(コラム41)ちびっこラグビー、didiラグビー

本日より、自分史上最年少選手たちへの指導が始まった。

「ちびっこラグビー didiラグビー体験会」である。

didi (ディディ)ラグビーとは、イギリス発祥のラグビーボールを使った運動遊びプログラム。元イングランド代表ママが乳幼児の発達に合わせ、「安全性、楽しさ、積極性」をモットーに開発し、現在世界30拠点で展開。日本では一般社団法人RuFL(らっふる) = Rugby For Lifeが現地で研修を受け、アジアで初めてdidi rugbyを展開している。

この日の指導者は、実に豪華だ。現役女子日本代表の谷口琴美選手と加藤幸子(2人とも横河武蔵野アルテミスターズ所属)。RuFL代表で、元日本代表選手である杉本七海さんも駆けつけてくれた。

会場は、三鷹駅に程近い横河武蔵野グランド。今日の三鷹駅周辺は北風が強かった。駅前のタワーマンションが建っており、冷たいビル風がすごい勢いで吹いてくる。

そんな中、ちびっこたちは保育士さんたちに連れられ、元気にグランドにやってきた。

didiラグビーのプログラムでいつも感心するのは、そのネーミングだ。

たとえば「サメと卵」。ラグビーボールを卵にたとえ、コーチ扮するサメから卵を守るために子どもたちは逃げ回る。サメに捕まりそうになったら、協力して卵を受け渡す。

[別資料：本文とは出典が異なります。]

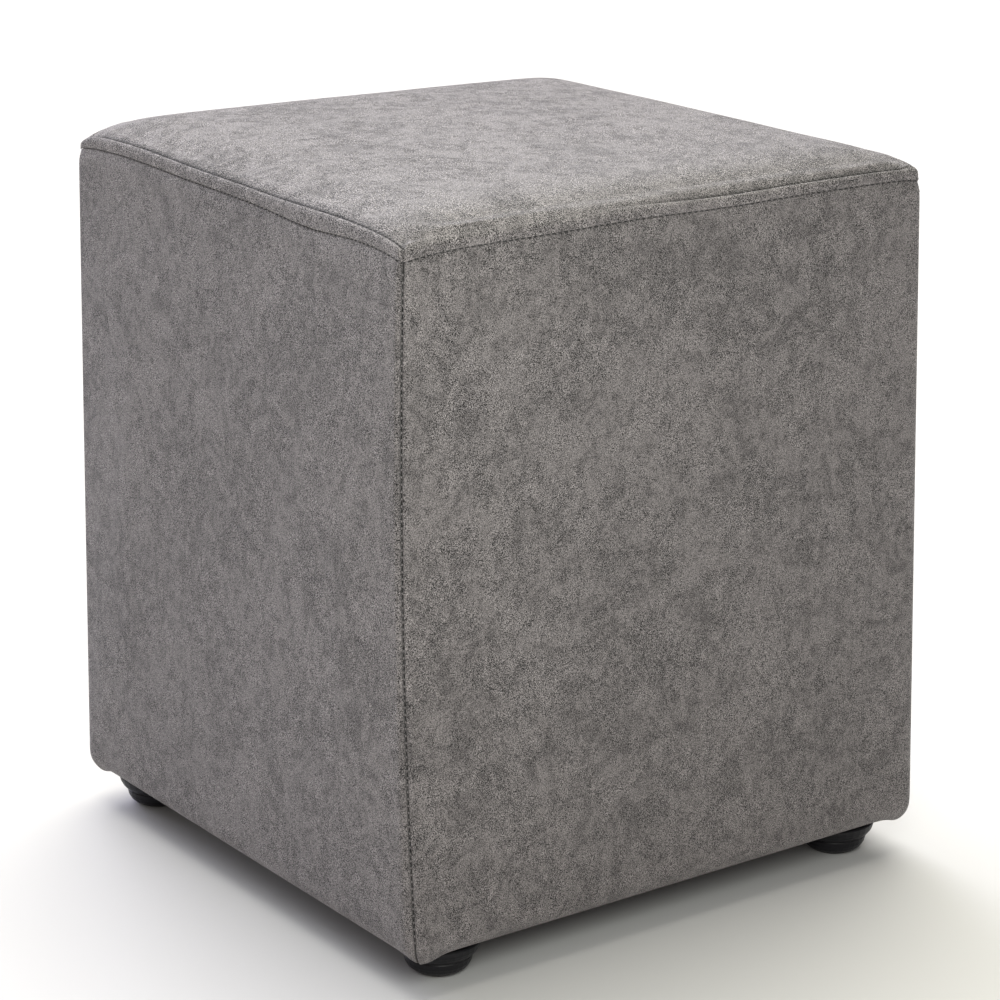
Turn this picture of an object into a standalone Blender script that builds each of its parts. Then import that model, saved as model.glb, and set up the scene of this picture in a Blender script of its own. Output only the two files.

今日は新しく「郵便屋さん」というゲームをやった。ボールというお手紙を、郵便屋さんが仲間に届けるというもの。

「ボールを持って走ろう」と呼びかけるだけでも、子どもたちは喜ぶ。しかし、「サメからボールを守ろう」と言い換えると、子どもたちのテンションは、1段も2段も高まる。

「パスをしよう」から「郵便屋さんとして大切に届けよう」にすることで、練習に物語が加わる。子どもたちはこれに夢中になる。

練習に適切な名前をつけることは大切だ。練習の意図が瞬時に理解できて、覚えやすいものが良い。

エディー・ジョーンズ氏の1期目の日本代表ヘッドコーチ時代、後に金星を挙げる相手となる南アフリカ対策の練習を「Beat the Box」(南アフリカを負かす)と名づけたことは有名だ。

練習の意図がダイレクトに選手に伝わる上、これを毎日のように繰り返し口にすることで、チームの目標が堅固なものになっていった。

「サメと卵」もまた、「Beat the Box」と同様に優れたネーミングだと感じる。子どもたちは、この名前を聞くだけで練習を思い出すはずだ。

「郵便屋さん」も秀逸だ。大切にボールを仲間に渡そう、という気持ちにさせてくれる。

ちびっこラグビーを侮ってはいけない。郵便屋さんに成り切って、倒れるまで走り続ける子どもたちを見て、そう思った。